Istilah ini pernah menjadi kata kunci di kalangan kelas menengah Tiongkok, merujuk pada kemampuan seseorang untuk membeli produk mahal tanpa berpikir dua kali, termasuk makanan impor seperti ceri Chili.
“Tahun lalu, saya tidak ragu membeli satu kilogram (2,2 pon) anggur domestik berkualitas tinggi dengan harga (hingga) 70 yuan (US$10,50). Tapi sekarang harga merek yang sama adalah 120 yuan, dan harga kiwi impor sekitar 12 yuan, jadi orang berpikir dua kali sebelum membeli,” kata Qiu Fa, manajer penjualan sebuah toko perhiasan yang berbasis di Guangzhou.

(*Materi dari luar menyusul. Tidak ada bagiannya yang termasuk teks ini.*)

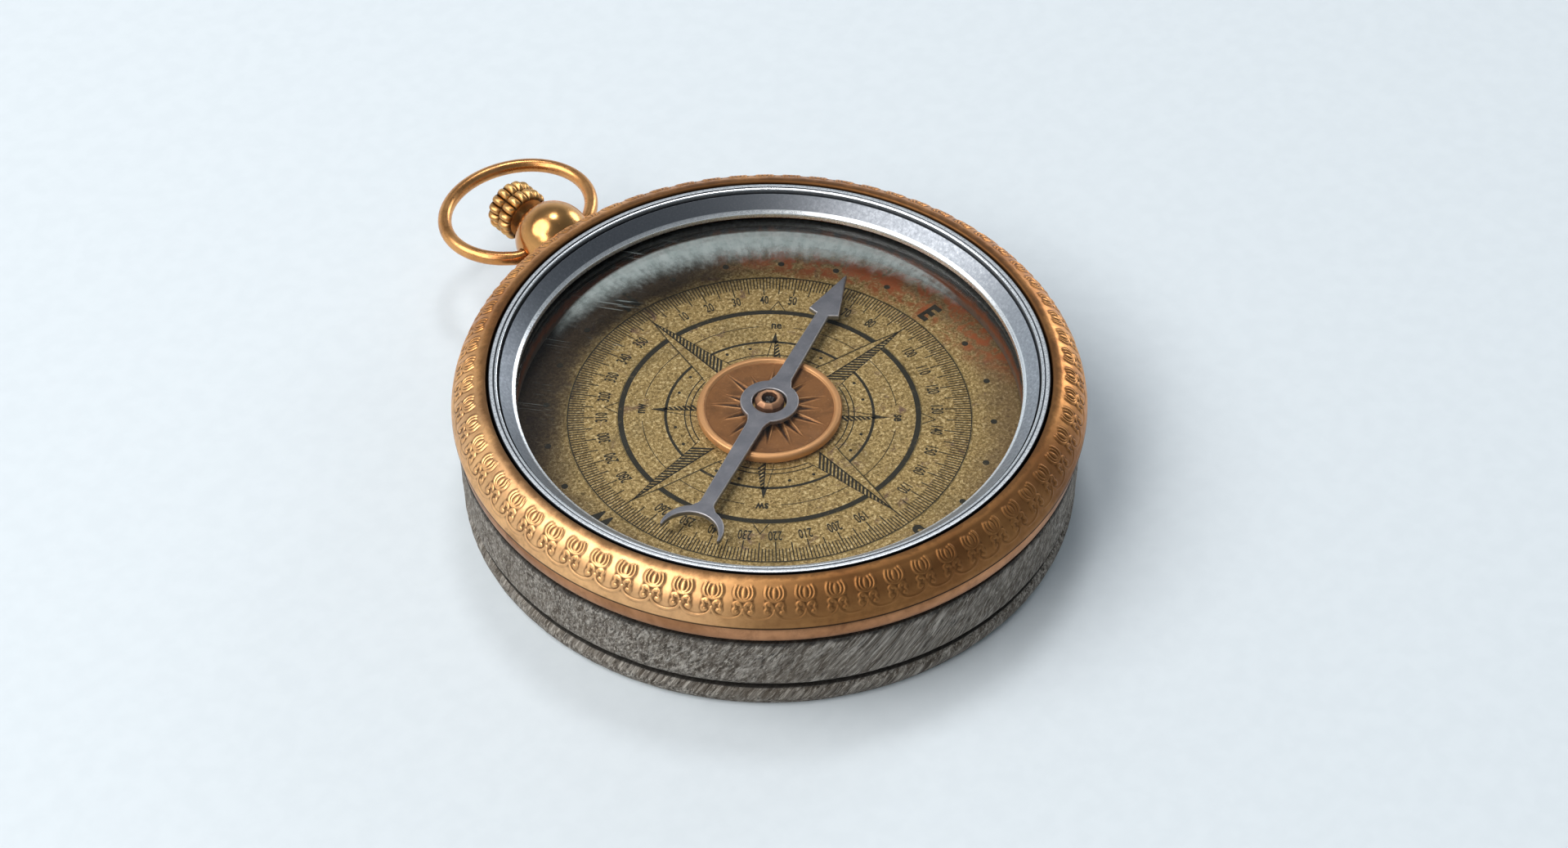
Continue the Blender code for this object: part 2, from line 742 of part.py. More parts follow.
def lever_side_outline():
    """The lever seen from its side, with the pivot at (0, 0) and the outer end along +X."""
    inner = LEVER_INNER_END - LEVER_PIVOT_Y
    outer = LEVER_OUTER_END - LEVER_PIVOT_Y
    half = LEVER_HALF_THICKNESS
    tab_start = outer - 1.0 * MM
    tab_top = LEVER_TAB_TOP - LEVER_PIVOT_Z
    shoulder = math.degrees(math.asin(half / LEVER_BOSS_RADIUS))
    thin = half - 0.06 * MM
    outline = [(outer, -thin), (outer, tab_top), (tab_start, tab_top), (tab_start, thin)]
    outline += arc((0, 0), LEVER_BOSS_RADIUS, shoulder, 180 - shoulder, 9)
    outline += [(inner, thin), (inner, -thin)]
    outline += arc((0, 0), LEVER_BOSS_RADIUS, 180 + shoulder, 360 - shoulder, 9)
    return outline


# ---------------------------------------------------------------- pendant, crown and bow


def make_pendant(stem_way):
    """The pendant ball, its tube, the stem with the crown, and the bow."""

    def ball(work):
        bmesh.ops.create_uvsphere(work, u_segments=32, v_segments=16, radius=PENDANT_RADIUS)

    pendant = mesh_object("pendant", ball, parts, bronze)
    pendant.location = (0, PENDANT_Y, PENDANT_Z)
    case_space = turned(
        "case_space",
        [
            (0, 22 * MM),
            (BEZEL_RADIUS + GAP, 22 * MM),
            (BEZEL_RADIUS + GAP, BEZEL_BOTTOM - 0.15 * MM),
            (BAND_RADIUS + GAP, BEZEL_BOTTOM - 0.15 * MM),
            (BAND_RADIUS + GAP, 2 * MM),
            (0, 2 * MM),
        ],
        cutters,
        closed=False,
    )
    bow_holes = []
    for side, name in ((-1, "bow_hole_left"), (1, "bow_hole_right")):
        bow_holes.append(cylinder(
            name,
            BOW_WIRE_RADIUS + GAP,
            (side * (BOW_PIN_END - GAP), PENDANT_Y, PENDANT_Z),
            (side * 8 * MM, PENDANT_Y, PENDANT_Z),
            cutters,
        ))
    cut(pendant, case_space, stem_way, *bow_holes)

    lay_along_y(
        ring("pendant_tube", TUBE_INNER, TUBE_OUTER, 0, TUBE_END - TUBE_START, parts, brass, SMALL_STEPS), TUBE_START
    )
    cylinder("stem", STEM_RADIUS, (0, STEM_START, PENDANT_Z), (0, STEM_END, PENDANT_Z), parts, steel)
    make_crown()
    make_bow()


def make_crown():
    """The crown, with two rows of beads left between flutes, bored for the stem."""
    length = CROWN_END - CROWN_START
    row = length / 2
    outline = [(0, length)]
    for end in (length, row):
        middle = end - row / 2
        outline += [
            (CROWN_BODY_RADIUS, end - 0.12 * MM),
            (CROWN_BEAD_RADIUS - 0.2 * MM, middle + 0.6 * MM),
            (CROWN_BEAD_RADIUS, middle),
            (CROWN_BEAD_RADIUS - 0.2 * MM, middle - 0.6 * MM),
        ]
    outline += [(CROWN_BODY_RADIUS, 0.12 * MM), (CROWN_BODY_RADIUS - 0.3 * MM, 0), (0, 0)]
    crown = turned("crown", outline, parts, bronze, 2 * CROWN_BEADS, closed=False)
    lay_along_y(crown, CROWN_START)

    def flutes(work):
        flute_radius = 0.55 * MM
        circle = 1.075 * CROWN_BEAD_RADIUS
        for number in range(CROWN_BEADS):
            angle = 2 * math.pi * (number + 0.5) / CROWN_BEADS
            bmesh.ops.create_cone(
                work,
                cap_ends=True,
                segments=8,
                radius1=flute_radius,
                radius2=flute_radius,
                depth=2 * length,
                matrix=Matrix.Translation((circle * math.cos(angle), circle * math.sin(angle), row)),
            )

    flute_cutter = mesh_object("crown_flutes", flutes, cutters)
    lay_along_y(flute_cutter, CROWN_START)
    bore = cylinder(
        "crown_bore", STEM_RADIUS + GAP, (0, CROWN_START - 1 * MM, PENDANT_Z), (0, STEM_END + GAP, PENDANT_Z), cutters
    )
    cut(crown, flute_cutter, bore)


def make_bow():
    """The oval bow: a wire whose ends turn into the two holes of the pendant, its origin on their axis."""
    reach = BOW_CENTRE_Y - PENDANT_Y
    count = 35
    oval = []
    for i in range(count):
        angle = math.radians(-90 + BOW_OPENING + (360 - 2 * BOW_OPENING) * i / (count - 1))
        oval.append((BOW_HALF_WIDTH * math.cos(angle), reach + BOW_HALF_LENGTH * math.sin(angle), 0))
    right_end = [(BOW_PIN_END, 0, 0), (5.6 * MM, 0, 0), (6.5 * MM, 0.3 * MM, 0)]
    left_end = [(-x, y, z) for x, y, z in reversed(right_end)]
    bow = wire("bow", right_end + oval + left_end, BOW_WIRE_RADIUS, 4, parts, bronze)
    bow.location = (0, PENDANT_Y, PENDANT_Z)


# ---------------------------------------------------------------- build

clear_scene()
parts = new_collection("ship_compass")
cutters = new_collection("cutters")

wood = make_material("weathered_wood", (0.25, 0.22, 0.19), 0.8, 0.0)
bronze = make_material("bronze", (0.55, 0.29, 0.13), 0.35, 1.0)
brass = make_material("aged_brass", (0.46, 0.37, 0.18), 0.45, 1.0)
copper = make_material("copper", (0.45, 0.2, 0.1), 0.4, 1.0)
steel = make_material("steel", (0.42, 0.43, 0.45), 0.3, 1.0)
blued_steel = make_material("blued_steel", (0.17, 0.19, 0.22), 0.35, 1.0)
glass = make_material("glass", (0.85, 0.92, 0.92), 0.05, 0.0, alpha=0.25)
leather = make_material("gasket_leather", (0.07, 0.09, 0.09), 0.8, 0.0)
jewel = make_material("jewel", (0.03, 0.02, 0.02), 0.1, 0.0)

case_body, stem_way_cutter = make_case()
make_dial_stack(case_body)
make_needle()
make_lock()
make_pendant(stem_way_cutter)
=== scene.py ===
"""Looks of the ship compass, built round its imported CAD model.

Frame: metres, +Z up, the needle's axis on Z. The dial's north is +Y and its east is +X. An angle is measured
from east towards north, unless it is called a bearing, which runs clockwise from north.
"""

import itertools
import math

import bmesh
import bpy
import numpy as np
from mathutils import Matrix, Vector, noise


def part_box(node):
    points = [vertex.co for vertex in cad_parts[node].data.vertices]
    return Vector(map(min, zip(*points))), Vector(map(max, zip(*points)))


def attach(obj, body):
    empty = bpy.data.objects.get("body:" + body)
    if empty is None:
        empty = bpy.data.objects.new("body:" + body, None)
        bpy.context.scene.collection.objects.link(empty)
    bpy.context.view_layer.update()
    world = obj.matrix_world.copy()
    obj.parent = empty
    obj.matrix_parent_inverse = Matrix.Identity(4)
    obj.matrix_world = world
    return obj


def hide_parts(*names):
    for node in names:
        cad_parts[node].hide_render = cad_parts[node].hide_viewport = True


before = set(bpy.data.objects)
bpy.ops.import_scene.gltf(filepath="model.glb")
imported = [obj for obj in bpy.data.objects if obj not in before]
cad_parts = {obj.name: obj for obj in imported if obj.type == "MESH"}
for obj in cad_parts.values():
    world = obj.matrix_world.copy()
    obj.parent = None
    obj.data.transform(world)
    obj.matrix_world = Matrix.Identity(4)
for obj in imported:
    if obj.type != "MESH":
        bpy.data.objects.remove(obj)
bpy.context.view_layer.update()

MM = 0.001
TURN = 2 * math.pi

# Sizes read from the frame
DIAL_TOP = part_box("dial_plate")[1].z
DIAL_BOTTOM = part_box("dial_plate")[0].z
DIAL_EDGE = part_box("dial_plate")[1].x
BASE_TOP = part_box("base_plate")[1].z
BODY_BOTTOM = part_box("case_body")[0].z
BODY_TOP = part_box("case_body")[1].z
BAND_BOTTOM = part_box("case_band")[0].z
BAND_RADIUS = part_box("case_band")[1].x
COLLAR_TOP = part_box("case_band")[1].z
BEZEL_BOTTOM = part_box("bezel")[0].z
BEZEL_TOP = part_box("bezel")[1].z
BEZEL_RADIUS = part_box("bezel")[1].x
STEEL_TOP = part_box("steel_ring")[1].z
STEEL_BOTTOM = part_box("steel_ring")[0].z
STEEL_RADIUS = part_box("steel_ring")[1].x
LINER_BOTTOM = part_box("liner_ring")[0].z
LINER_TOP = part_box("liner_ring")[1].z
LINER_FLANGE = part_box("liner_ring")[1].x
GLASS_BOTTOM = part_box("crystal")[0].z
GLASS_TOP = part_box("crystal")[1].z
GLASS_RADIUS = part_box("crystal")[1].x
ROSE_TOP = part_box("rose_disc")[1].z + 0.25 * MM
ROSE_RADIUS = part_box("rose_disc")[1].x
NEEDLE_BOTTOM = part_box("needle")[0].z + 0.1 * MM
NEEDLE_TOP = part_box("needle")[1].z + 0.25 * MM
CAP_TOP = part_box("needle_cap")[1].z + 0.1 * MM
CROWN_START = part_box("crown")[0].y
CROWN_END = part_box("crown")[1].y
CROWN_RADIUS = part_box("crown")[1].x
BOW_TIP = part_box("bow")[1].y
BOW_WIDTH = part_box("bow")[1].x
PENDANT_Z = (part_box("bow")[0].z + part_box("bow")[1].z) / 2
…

“Selama dekade terakhir, semua orang membayangkan dan menerima begitu saja bahwa kehidupan akan lebih baik – membeli rumah untuk meredam inflasi dan mendapatkan keuntungan (investasi) yang baik. Tapi tidak ada lagi yang berpikir seperti itu,” kata Lin Xiaoxia, seorang pekerja kantoran yang berbasis di Shanghai.
Menurut Cric China, salah satu penyedia layanan aplikasi data real estat utama Tiongkok, rata-rata sewa tempat tinggal bulanan di 55 kota di seluruh negeri adalah 33,02 yuan per meter persegi pada kuartal pertama tahun 2022, turun 0,72 persen dari kuartal terakhir tahun 2021. Dan dibandingkan dengan tahun 2021 secara keseluruhan, tingkat kenaikan sewa mengalami penurunan yang signifikan.
Harga sewa tempat tinggal di Shenzhen, kota teknologi paling dinamis di Tiongkok, juga mengalami tren penurunan pada tahun 2021, turun sekitar 11 persen dibandingkan tahun 2019, menurut data Centaline Property.
“Pada bulan Mei dan Juni tahun-tahun sebelumnya, sejumlah besar lulusan muda dari seluruh negeri berbondong-bondong ke Shenzhen untuk mencari pekerjaan, dan tuan tanah mengambil kesempatan ini untuk menaikkan harga sewa, tapi tidak tahun ini,” kata Jade Zheng, seorang tuan tanah di Shenzhen yang akan menjaga harga sewa kedua kondominiumnya pada tingkat yang sama seperti tahun lalu.